Les chercheurs de l’unité conçoivent donc désormais la problématique urbaine de celle-ci dans une acception élargie. Ils ont décidé en novembre 2004 d’adjoindre à son intitulé un sous-titre : “ Espaces et temps sociaux, reformulations culturelles ”.
Territoires urbains, appropriations, mobilités ; Compositions et recompositions des appartenances culturelles ; Corps, gestes et signes ; Sources et écritures : telles sont les quatre orientations thématiques principales qui fédèrent les membres du LAU.
La recherche individuelle et collective constitue leur activité essentielle. Leurs travaux, qui ont une composante comparative forte, portent sur des terrains divers, situés en Afrique, en Asie, au Maghreb et au Proche-Orient, en Amérique, y compris les Antilles, en France, en Grande-Bretagne, en Belgique, aux Pays-Bas, en Hongrie, en Roumanie, en Slovaquie ou en Russie...
Un séminaire mensuel, dont le thème est défini annuellement et qui peut faire appel à des intervenants extérieurs, réunit l’ensemble des membres du laboratoire. Des équipes (ou groupes) formées autour d’opérations ou de programmes sont par ailleurs des lieux d’échange souples pour des réflexions sur des thèmes particuliers. Des séminaires, journées d’études et rencontres sont organisés dans ce cadre.

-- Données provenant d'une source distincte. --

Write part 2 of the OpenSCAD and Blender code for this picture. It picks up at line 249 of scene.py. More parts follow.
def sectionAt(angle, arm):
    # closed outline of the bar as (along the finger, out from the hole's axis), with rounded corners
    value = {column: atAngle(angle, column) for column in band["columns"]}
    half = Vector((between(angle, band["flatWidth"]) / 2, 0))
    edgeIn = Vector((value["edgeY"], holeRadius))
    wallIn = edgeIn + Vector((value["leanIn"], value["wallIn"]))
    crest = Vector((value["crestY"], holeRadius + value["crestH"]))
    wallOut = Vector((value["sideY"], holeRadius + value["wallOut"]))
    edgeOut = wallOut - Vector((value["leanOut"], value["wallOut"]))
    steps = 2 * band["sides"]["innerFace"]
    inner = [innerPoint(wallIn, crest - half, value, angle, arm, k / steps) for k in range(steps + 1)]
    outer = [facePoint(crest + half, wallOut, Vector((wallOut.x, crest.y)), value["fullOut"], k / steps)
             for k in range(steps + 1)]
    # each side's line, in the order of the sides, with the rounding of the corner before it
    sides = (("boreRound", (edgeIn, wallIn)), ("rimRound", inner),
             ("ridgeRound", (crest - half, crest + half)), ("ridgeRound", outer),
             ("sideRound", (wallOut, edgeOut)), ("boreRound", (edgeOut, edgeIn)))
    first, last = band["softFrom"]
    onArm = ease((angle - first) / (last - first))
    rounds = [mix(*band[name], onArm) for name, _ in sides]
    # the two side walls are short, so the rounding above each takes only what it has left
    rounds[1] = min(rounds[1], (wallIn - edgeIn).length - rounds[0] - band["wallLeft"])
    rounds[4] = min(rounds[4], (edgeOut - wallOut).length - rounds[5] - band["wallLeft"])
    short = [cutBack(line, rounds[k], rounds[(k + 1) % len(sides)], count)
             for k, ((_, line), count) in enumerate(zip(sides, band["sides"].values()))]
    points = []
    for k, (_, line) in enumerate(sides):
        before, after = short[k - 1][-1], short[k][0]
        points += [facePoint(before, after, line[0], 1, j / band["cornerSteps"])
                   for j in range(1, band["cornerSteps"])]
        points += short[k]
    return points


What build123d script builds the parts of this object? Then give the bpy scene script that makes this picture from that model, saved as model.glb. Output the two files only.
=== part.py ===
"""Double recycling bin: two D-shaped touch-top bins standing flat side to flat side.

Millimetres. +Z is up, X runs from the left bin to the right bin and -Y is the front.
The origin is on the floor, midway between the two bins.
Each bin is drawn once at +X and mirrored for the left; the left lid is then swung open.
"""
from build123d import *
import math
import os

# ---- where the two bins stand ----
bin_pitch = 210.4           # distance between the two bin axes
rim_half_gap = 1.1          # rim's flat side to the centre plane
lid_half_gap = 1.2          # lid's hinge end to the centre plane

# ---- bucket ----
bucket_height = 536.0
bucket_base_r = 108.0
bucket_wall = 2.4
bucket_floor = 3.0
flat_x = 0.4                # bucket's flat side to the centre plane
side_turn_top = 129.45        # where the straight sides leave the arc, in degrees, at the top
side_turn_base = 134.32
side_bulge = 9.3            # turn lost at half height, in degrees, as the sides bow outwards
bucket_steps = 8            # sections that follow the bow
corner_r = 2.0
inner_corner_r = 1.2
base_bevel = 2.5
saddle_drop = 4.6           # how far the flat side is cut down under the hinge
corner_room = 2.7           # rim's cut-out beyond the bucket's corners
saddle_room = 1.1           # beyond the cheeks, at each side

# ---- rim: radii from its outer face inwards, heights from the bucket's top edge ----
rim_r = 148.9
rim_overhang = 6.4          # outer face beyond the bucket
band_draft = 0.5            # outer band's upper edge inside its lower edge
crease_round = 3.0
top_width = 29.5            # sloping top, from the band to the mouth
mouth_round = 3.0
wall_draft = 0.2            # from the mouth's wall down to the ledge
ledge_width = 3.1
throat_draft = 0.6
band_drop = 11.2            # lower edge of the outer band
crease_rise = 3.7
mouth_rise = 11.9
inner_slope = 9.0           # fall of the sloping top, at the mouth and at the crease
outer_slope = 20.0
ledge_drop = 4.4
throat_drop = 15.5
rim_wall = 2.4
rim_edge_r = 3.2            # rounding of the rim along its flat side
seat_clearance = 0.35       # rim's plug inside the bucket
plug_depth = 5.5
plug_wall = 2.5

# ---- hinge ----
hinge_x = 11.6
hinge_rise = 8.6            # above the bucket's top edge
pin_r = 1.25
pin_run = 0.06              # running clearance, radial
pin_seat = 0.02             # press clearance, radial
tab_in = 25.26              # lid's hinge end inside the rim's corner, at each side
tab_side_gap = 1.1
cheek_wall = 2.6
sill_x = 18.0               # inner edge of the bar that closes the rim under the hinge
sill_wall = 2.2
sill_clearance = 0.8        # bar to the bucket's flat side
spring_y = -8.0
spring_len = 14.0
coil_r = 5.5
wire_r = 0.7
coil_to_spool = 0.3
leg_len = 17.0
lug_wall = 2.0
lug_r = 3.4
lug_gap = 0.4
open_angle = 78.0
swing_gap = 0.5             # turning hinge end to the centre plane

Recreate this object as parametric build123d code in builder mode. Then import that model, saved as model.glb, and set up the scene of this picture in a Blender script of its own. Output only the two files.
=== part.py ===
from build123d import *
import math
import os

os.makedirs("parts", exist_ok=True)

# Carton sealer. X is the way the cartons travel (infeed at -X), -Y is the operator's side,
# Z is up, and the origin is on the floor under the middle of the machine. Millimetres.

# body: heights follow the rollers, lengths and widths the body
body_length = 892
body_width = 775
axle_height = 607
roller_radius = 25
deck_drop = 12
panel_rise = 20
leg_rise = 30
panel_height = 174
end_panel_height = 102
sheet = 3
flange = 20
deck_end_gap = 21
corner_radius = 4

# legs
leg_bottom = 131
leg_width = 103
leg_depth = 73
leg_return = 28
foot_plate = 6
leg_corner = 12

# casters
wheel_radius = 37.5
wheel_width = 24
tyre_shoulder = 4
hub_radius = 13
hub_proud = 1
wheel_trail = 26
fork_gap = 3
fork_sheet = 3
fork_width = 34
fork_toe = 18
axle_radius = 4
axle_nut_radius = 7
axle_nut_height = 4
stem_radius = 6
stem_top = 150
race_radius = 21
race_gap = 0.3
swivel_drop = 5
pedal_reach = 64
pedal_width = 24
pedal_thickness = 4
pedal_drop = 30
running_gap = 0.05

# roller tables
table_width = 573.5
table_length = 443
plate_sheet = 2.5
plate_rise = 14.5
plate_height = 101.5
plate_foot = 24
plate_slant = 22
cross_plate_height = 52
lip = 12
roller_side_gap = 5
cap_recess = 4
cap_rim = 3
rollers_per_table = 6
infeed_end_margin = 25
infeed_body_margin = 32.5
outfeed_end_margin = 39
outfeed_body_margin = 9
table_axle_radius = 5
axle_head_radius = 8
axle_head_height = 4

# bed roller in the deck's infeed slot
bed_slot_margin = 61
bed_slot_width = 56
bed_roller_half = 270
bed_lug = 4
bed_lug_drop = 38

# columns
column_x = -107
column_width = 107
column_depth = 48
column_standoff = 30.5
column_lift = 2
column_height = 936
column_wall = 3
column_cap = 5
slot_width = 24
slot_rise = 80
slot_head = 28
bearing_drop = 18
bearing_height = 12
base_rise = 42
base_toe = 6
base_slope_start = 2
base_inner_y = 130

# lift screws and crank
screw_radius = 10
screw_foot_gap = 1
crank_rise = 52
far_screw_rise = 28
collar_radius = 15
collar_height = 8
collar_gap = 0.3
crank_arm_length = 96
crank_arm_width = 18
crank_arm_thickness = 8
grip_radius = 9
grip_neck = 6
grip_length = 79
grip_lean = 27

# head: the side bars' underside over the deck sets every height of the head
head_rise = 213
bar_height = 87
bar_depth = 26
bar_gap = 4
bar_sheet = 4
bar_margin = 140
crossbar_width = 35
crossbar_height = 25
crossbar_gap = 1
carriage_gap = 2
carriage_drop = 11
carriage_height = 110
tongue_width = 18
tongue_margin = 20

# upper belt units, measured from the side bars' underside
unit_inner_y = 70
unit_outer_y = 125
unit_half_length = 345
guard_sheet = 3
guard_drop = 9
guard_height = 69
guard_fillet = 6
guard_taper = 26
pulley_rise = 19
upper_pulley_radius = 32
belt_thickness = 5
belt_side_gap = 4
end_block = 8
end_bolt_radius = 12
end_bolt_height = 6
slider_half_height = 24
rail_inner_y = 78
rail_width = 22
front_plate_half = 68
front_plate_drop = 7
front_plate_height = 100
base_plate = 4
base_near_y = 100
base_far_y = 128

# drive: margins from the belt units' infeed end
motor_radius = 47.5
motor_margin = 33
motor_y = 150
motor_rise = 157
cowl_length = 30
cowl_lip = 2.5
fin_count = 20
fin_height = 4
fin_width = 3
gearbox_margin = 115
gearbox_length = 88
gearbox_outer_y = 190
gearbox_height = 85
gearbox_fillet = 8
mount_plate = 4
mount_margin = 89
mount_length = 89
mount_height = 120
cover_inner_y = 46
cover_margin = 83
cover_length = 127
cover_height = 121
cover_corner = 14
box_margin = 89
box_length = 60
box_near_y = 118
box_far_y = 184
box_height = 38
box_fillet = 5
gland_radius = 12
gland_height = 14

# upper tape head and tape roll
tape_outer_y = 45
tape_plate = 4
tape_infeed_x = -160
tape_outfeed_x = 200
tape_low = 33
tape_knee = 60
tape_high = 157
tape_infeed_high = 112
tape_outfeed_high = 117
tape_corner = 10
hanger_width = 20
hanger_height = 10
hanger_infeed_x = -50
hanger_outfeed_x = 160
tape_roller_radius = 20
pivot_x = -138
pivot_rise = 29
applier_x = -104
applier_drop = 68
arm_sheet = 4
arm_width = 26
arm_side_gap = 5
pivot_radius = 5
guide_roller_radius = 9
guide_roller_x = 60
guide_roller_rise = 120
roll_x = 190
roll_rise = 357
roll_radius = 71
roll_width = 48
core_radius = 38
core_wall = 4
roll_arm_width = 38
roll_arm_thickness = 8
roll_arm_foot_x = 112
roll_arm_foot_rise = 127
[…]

L’enseignement, l’expertise et la valorisation mobilisent également les membres du laboratoire, qui, outre des interventions dans des enseignements généraux (initiation, méthode...) et des filières professionnelles, peuvent apporter leur contribution à des enseignements plus spécifiques concernant l’anthropologie urbaine dans les différents cycles universitaires - et notamment au cycle doctoral - mais aussi dans des formations spécialisées comme les écoles d’architecture ou de design.